Look in the material below for the line with "s = np.linspace(0.78, 1, 5)" and the line with "from mathutils import Matrix, Vector, noise", then set down exactly those two lines and all lines between, nothing more.

───

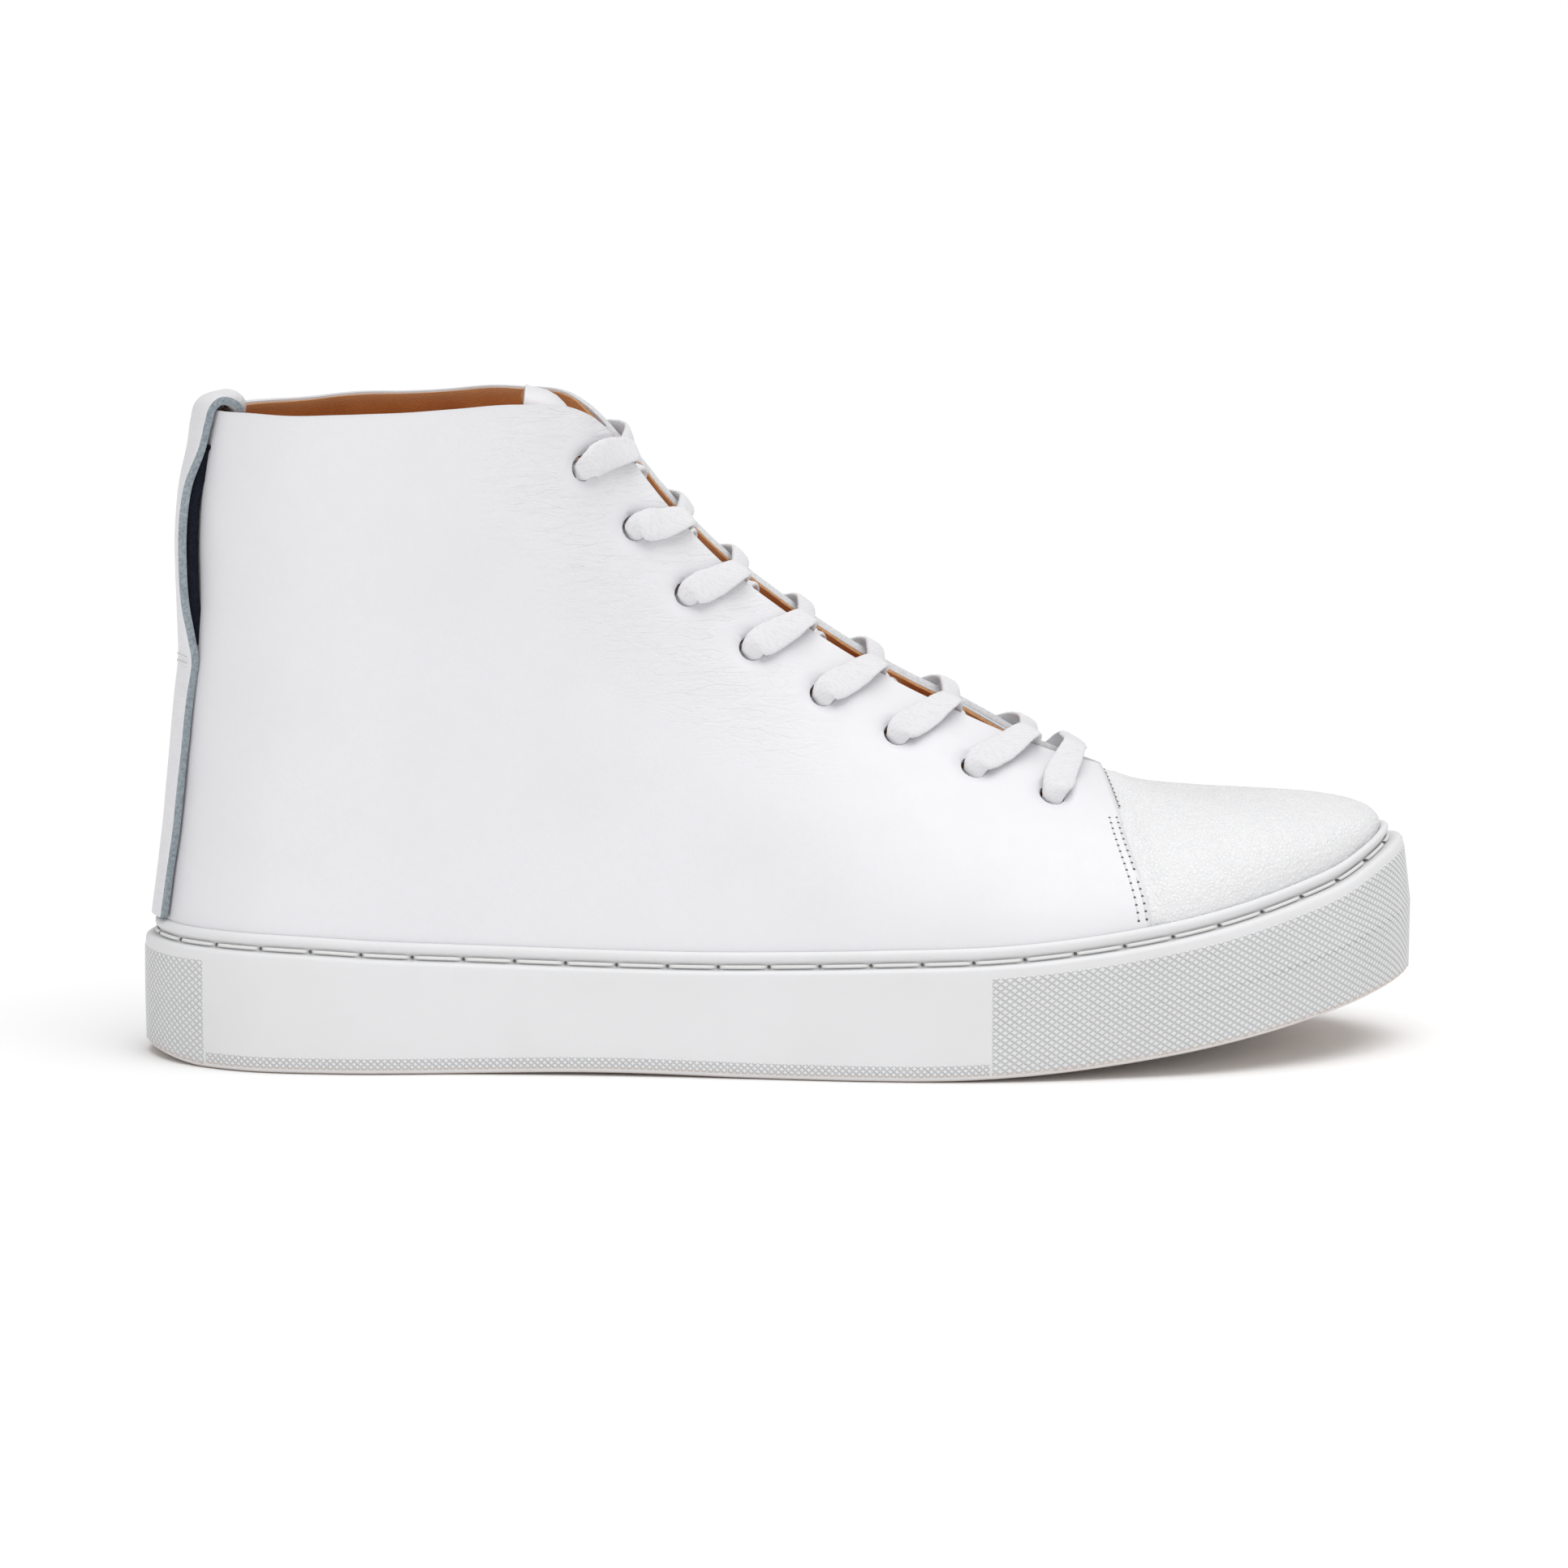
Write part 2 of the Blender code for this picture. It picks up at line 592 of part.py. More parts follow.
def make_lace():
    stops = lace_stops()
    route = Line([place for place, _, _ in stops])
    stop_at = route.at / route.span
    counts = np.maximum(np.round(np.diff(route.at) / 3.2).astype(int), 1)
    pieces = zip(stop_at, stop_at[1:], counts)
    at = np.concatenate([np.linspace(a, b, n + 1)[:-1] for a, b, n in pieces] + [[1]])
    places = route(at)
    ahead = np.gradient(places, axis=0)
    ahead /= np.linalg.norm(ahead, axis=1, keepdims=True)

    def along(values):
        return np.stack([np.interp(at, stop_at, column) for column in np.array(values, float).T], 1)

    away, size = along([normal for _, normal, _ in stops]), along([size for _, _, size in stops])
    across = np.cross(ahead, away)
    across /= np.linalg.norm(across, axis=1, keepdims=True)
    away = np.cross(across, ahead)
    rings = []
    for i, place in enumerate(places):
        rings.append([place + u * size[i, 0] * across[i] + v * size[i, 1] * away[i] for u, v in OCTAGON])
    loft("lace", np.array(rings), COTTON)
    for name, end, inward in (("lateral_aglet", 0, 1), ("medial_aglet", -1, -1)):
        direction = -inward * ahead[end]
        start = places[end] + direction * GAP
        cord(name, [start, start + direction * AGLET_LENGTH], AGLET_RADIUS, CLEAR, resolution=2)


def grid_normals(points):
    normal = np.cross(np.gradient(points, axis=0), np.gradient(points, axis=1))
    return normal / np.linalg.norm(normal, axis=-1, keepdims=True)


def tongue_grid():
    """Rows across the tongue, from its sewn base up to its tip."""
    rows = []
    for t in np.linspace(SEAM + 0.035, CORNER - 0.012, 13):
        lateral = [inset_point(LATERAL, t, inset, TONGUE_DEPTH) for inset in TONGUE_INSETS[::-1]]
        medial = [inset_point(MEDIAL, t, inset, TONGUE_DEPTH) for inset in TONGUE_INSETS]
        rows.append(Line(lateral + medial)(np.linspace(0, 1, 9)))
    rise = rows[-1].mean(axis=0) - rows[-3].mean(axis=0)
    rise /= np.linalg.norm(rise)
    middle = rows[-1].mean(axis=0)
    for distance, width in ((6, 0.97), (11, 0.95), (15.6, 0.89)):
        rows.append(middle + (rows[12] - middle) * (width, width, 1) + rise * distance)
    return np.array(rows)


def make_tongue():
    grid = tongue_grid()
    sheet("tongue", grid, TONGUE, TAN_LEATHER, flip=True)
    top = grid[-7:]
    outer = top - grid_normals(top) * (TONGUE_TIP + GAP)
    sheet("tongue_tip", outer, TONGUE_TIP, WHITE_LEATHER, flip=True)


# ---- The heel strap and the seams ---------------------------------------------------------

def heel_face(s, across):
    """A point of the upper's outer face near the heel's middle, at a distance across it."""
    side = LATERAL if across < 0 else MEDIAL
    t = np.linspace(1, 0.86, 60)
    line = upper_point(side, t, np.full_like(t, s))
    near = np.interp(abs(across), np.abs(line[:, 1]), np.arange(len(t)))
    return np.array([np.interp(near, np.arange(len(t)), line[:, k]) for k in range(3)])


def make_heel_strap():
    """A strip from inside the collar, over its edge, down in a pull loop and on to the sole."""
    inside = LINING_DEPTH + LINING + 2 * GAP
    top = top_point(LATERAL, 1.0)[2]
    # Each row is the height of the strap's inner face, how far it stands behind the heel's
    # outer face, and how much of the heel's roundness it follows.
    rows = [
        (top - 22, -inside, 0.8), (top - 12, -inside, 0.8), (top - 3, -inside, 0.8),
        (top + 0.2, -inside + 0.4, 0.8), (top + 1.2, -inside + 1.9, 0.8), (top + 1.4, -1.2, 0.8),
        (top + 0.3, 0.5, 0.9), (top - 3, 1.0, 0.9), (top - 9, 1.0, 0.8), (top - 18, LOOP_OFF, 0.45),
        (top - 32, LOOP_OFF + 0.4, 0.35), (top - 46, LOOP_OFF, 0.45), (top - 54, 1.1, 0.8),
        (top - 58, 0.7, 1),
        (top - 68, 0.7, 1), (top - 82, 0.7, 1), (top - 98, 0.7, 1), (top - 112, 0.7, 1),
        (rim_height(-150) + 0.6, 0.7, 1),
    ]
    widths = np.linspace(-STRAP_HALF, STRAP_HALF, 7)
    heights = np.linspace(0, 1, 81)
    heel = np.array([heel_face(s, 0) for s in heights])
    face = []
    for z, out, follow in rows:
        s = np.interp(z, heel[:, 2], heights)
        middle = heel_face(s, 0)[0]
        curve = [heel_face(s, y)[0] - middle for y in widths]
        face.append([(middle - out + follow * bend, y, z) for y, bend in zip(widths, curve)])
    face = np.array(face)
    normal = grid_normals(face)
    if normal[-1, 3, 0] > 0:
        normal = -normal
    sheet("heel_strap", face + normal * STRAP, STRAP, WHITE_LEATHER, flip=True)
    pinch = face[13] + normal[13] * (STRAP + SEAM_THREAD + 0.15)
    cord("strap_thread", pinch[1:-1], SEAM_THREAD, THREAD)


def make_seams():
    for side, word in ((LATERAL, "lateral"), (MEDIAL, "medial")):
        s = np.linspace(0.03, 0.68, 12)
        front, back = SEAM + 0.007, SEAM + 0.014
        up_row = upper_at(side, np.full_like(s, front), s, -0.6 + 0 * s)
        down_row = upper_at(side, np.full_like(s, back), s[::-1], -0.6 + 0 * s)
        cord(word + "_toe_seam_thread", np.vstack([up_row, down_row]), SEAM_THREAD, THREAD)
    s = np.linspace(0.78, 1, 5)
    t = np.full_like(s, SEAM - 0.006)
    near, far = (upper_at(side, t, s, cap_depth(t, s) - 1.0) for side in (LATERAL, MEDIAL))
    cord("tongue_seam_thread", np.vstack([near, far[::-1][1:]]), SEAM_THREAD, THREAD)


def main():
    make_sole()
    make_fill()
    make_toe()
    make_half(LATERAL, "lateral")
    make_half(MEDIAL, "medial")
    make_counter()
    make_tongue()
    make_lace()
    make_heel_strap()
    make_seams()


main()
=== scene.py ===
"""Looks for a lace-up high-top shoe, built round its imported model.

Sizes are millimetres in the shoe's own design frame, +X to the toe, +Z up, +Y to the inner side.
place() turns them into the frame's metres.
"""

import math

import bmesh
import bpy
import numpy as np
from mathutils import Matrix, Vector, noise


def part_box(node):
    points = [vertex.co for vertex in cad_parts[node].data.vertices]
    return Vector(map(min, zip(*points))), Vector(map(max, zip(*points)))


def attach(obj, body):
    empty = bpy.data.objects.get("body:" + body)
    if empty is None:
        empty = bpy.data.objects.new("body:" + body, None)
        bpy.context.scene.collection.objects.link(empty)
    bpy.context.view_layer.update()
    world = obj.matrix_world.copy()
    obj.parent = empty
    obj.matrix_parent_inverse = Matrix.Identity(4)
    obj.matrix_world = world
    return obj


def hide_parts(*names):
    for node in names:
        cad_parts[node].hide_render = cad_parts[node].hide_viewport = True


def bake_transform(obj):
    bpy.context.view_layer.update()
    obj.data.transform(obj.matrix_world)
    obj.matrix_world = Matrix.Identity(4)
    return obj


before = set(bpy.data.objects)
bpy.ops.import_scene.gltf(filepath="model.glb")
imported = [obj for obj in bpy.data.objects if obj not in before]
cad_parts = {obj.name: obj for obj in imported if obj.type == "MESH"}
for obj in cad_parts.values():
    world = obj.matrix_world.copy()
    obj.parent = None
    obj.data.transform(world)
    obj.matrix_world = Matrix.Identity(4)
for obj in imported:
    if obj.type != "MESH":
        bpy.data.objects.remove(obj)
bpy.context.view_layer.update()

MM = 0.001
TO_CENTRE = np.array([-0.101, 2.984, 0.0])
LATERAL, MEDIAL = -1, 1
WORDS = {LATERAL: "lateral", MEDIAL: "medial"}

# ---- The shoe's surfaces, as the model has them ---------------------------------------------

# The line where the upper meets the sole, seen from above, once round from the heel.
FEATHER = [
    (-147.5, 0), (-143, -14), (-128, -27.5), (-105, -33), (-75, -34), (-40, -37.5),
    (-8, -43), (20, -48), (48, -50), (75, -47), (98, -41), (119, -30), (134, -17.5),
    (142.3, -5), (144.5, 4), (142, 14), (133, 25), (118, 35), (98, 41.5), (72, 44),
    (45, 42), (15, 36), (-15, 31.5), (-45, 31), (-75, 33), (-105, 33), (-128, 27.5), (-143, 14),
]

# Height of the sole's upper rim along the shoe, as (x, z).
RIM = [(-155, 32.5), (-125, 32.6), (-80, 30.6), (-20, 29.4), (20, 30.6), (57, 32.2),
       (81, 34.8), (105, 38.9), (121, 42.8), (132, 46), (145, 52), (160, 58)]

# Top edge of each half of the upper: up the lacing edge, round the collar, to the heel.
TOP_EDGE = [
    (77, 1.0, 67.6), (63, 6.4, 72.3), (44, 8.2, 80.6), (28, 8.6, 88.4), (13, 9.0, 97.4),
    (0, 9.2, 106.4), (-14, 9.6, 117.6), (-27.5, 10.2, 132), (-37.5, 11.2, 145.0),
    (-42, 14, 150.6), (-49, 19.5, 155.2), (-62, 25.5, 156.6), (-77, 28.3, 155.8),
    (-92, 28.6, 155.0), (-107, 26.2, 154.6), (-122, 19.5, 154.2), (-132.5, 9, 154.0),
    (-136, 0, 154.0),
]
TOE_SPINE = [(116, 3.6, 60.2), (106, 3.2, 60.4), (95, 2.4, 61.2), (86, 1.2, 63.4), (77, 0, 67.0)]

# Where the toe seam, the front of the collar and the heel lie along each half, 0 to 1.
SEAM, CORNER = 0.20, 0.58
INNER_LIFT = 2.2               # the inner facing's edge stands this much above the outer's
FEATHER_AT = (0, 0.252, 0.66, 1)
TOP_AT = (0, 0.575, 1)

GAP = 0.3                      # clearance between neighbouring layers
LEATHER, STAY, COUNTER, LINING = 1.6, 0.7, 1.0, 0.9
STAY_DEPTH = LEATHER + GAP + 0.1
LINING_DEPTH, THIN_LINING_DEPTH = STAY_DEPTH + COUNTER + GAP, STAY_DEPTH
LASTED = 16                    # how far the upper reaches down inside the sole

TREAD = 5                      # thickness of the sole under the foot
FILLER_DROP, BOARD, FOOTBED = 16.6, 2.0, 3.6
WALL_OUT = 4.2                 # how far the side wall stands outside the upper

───

● Final answer
    s = np.linspace(0.78, 1, 5)
    t = np.full_like(s, SEAM - 0.006)
    near, far = (upper_at(side, t, s, cap_depth(t, s) - 1.0) for side in (LATERAL, MEDIAL))
    cord("tongue_seam_thread", np.vstack([near, far[::-1][1:]]), SEAM_THREAD, THREAD)


def main():
    make_sole()
    make_fill()
    make_toe()
    make_half(LATERAL, "lateral")
    make_half(MEDIAL, "medial")
    make_counter()
    make_tongue()
    make_lace()
    make_heel_strap()
    make_seams()


main()
=== scene.py ===
"""Looks for a lace-up high-top shoe, built round its imported model.

Sizes are millimetres in the shoe's own design frame, +X to the toe, +Z up, +Y to the inner side.
place() turns them into the frame's metres.
"""

import math

import bmesh
import bpy
import numpy as np
from mathutils import Matrix, Vector, noise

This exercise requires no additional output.